Moreover, the installation in the green liquor line enables feed-forward control of the TTA (total titratable alkali) value for better control of the recausticising process, and – critically – to minimise and prevent over-liming. The next stage of this work will expand the calibration to Na₂CO3 and NaOH to enable real-time calculation of TTA
Pulp & Paper FAQs
How does the IRmadillo cope with build-up of scale (such as pirssonite) in green liquor?
Keit is currently developing an in-situ descaling system for installation sites that suffer from scaling, so you can install the instrument then walk away, knowing it will stop the build-up of scale. What’s more, the instrument checks every scan it takes for quality, and can be programmed to alert you if it detects a scale build-up for manual cleaning if something went very much out of specification on plant.
What sort of sample preparation or conditioning is required?
The IRmadillo was developed to install directly into your process, with no need for filters, sample conditioning systems or anything else. During installation scoping conversations, our engineers will discuss how best to seal the instrument into your process (such as an ANSI or DIN flange).
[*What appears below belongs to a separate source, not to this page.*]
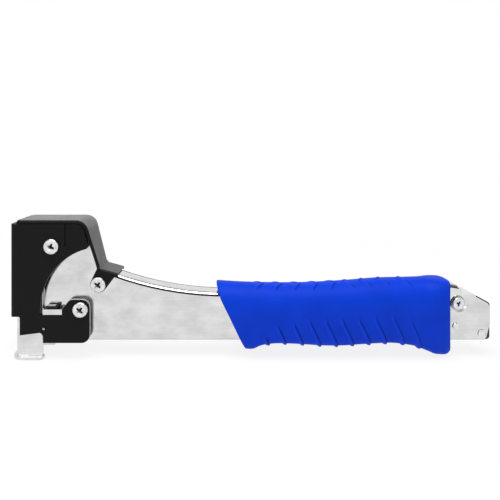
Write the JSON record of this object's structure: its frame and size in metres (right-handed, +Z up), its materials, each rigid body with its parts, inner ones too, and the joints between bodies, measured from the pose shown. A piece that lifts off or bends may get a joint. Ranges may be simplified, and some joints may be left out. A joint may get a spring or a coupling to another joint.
{
  "type": "hammer tacker",
  "caption": "Hammer tacker: steel handle with a moulded grip, a painted head and a sprung nose that fires a staple when the head strikes the work.",
  "frame": {"origin": "centre of the bounding box in X and Y, on the underside of the nose's foot", "axes": "+X along the handle from the head to its free end, +Z up from the foot through the head, +Y to the tool's right side with the nuts"},
  "size_m": [0.3006, 0.0309, 0.0868],
  "materials": {
    "nickel_plate": "satin nickel plate over steel sheet",
    "black_paint": "satin black powder coat on steel sheet",
    "blue_grip": "satin moulded rubber",
    "black_rubber": "matt",
    "black_plastic": "moulded, satin",
    "hardened_steel": "ground",
    "zinc_fasteners": "bright zinc plate"
  },
  "bodies": {
    "frame": {"handle_channel": "nickel_plate", "handle_top_channel": "nickel_plate", "grip": "blue_grip", "head_channel": "black_paint", "hood": "black_paint", "upper_screw": "zinc_fasteners", "upper_nut": "zinc_fasteners", "upper_sleeve": "hardened_steel", "lower_screw": "zinc_fasteners", "lower_nut": "zinc_fasteners", "lower_sleeve": "hardened_steel", "tab_screw": "zinc_fasteners", "tab_nut": "zinc_fasteners", "tab_sleeve": "hardened_steel", "upper_spacer_left": "zinc_fasteners", "upper_spacer_right": "zinc_fasteners", "lower_spacer_left": "zinc_fasteners", "lower_spacer_right": "zinc_fasteners", "rear_screw": "zinc_fasteners", "rear_nut": "zinc_fasteners", "rear_sleeve": "hardened_steel", "front_rivet_left": "zinc_fasteners", "front_rivet_right": "zinc_fasteners", "rear_rivet_left": "zinc_fasteners", "rear_rivet_right": "zinc_fasteners", "guide_pin_left": "zinc_fasteners", "guide_pin_right": "zinc_fasteners", "spring_seat": "hardened_steel", "return_spring": "zinc_fasteners", "magazine_channel": "zinc_fasteners", "magazine_core": "hardened_steel"},
    "nose": {"nose_shoe": "nickel_plate", "nose_bumper_left": "black_rubber", "nose_bumper_right": "black_rubber", "nose_pin": "hardened_steel", "lifter": "hardened_steel", "lift_pin": "hardened_steel"},
    "rocker": {"rocker_lever": "hardened_steel"},
    "driver": {"driver_blade": "hardened_steel"},
    "drawer": {"drawer_end": "black_plastic", "pusher_rod": "zinc_fasteners", "pusher_spring": "zinc_fasteners"},
    "pusher": {"pusher": "hardened_steel"}
  },
  "joints": [
    {"name": "nose_slide", "type": "slide", "parent": "frame", "child": "nose", "axis": [0, 0, 1], "range_m": [0, 0.01], "stiffness_N_per_m": 1500, "springref_m": -0.012, "deforming": ["return_spring"]},
    {"name": "rocker_hinge", "type": "hinge", "parent": "frame", "child": "rocker", "pos_m": [-0.12435, 0, 0.0706], "axis": [0, -1, 0], "range_deg": [0, 44.5]},
    {"name": "driver_slide", "type": "slide", "parent": "frame", "child": "driver", "axis": [0, 0, -1], "range_m": [0, 0.014]},
    {"name": "drawer_slide", "type": "slide", "parent": "frame", "child": "drawer", "axis": [1, 0, 0], "range_m": [0, 0.15]},
    {"name": "pusher_slide", "type": "slide", "parent": "drawer", "child": "pusher", "axis": [1, 0, 0], "range_m": [0, 0.12], "stiffness_N_per_m": 60, "springref_m": -0.05, "deforming": ["pusher_spring"]}
  ],
  "couplings": [
    {"joint": "rocker_hinge", "follows": "nose_slide", "rad_per_m": 77.5},
    {"joint": "driver_slide", "follows": "nose_slide", "ratio": 1.39}
  ]
}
If your process operates at a very high temperature then we may need to bring the temperature down to a manageable level.
Can you measure multiple chemicals at the same time?
The IRmadillo is based on FTIR technology meaning it continuously measures everything that’s present in the mixture – all the time, every time. For you, this means it can look for organic chemicals (such as cellulose and polymers), inorganic salts (such as sulphate) and the physical properties (such as effective alkali and total dissolved solids) all at the same time. It provides a reading every 2 minutes, giving you the tools you need to make changes in real time.
Keep in Mind
The IRmadillo can be used to measure an enormous range of different chemicals, properties and process states. This example looks at RE, but other important properties such as TTA can also be measured.
Also, process states such as “in spec” and “out of spec” can be created using qualitative calibrations in addition to the quantitative calibrations shown here.